Heretofore, the question of the proper treatment of interest expense has generally been looked at from the perspective of either inbound or outbound investment. As a result, the issues of residence countries' limitations on interest deductions on borrowing to finance low-taxed, exempt or deferred foreign source income, on the one hand, and of source countries' restrictions on interest deductions intended to limit companies' ability to strip income from a higher-tax to a lower-tax country, on the other, have generally been treated as separate issues. A fundamental contribution of this essay is to demonstrate their linkage and to call for a multilateral solution that would address both of these problems.

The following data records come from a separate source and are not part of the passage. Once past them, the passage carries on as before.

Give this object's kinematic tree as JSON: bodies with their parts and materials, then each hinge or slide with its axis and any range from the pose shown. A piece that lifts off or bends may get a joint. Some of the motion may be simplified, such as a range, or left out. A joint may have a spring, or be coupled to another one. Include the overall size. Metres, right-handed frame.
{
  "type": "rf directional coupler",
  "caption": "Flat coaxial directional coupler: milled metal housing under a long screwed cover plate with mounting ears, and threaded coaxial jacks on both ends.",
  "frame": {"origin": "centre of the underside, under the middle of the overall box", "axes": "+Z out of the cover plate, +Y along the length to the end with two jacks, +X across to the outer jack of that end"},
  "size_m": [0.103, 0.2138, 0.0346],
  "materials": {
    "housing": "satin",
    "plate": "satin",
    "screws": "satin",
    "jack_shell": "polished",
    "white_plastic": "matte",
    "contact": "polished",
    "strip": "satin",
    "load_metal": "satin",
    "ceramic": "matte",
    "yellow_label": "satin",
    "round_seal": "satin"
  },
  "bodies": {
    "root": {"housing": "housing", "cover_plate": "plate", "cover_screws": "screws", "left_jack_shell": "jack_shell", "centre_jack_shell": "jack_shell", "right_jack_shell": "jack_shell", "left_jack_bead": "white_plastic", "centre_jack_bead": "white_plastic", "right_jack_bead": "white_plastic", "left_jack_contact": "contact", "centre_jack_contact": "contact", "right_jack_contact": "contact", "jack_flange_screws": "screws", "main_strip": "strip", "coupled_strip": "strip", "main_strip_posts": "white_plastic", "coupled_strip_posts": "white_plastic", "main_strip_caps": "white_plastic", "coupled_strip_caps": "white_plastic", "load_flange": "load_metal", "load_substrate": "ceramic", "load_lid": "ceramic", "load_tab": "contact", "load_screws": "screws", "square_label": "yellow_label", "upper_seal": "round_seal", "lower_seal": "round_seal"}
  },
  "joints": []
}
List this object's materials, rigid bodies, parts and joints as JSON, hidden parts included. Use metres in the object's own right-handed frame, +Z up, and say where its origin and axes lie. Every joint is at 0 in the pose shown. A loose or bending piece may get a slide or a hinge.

The complexity, the incoherence, and the futility of countries acting independently to limit interest deductions are now clear. Worldwide allocation of interest expense by both source and resident countries would eliminate a host of problems now bedeviling nations throughout the world – problems that have produced varying, complex, and inconsistent responses among different countries, responses that frequently may result in zero or double taxation. Given the flexibility of multinational corporations to choose where to locate their borrowing and the difficulties nations have in maintaining their domestic income tax bases in the face of such flexibility, achieving a multilateral agreement for the treatment of interest expense based on a worldwide allocation should become a priority project for both source and residence countries.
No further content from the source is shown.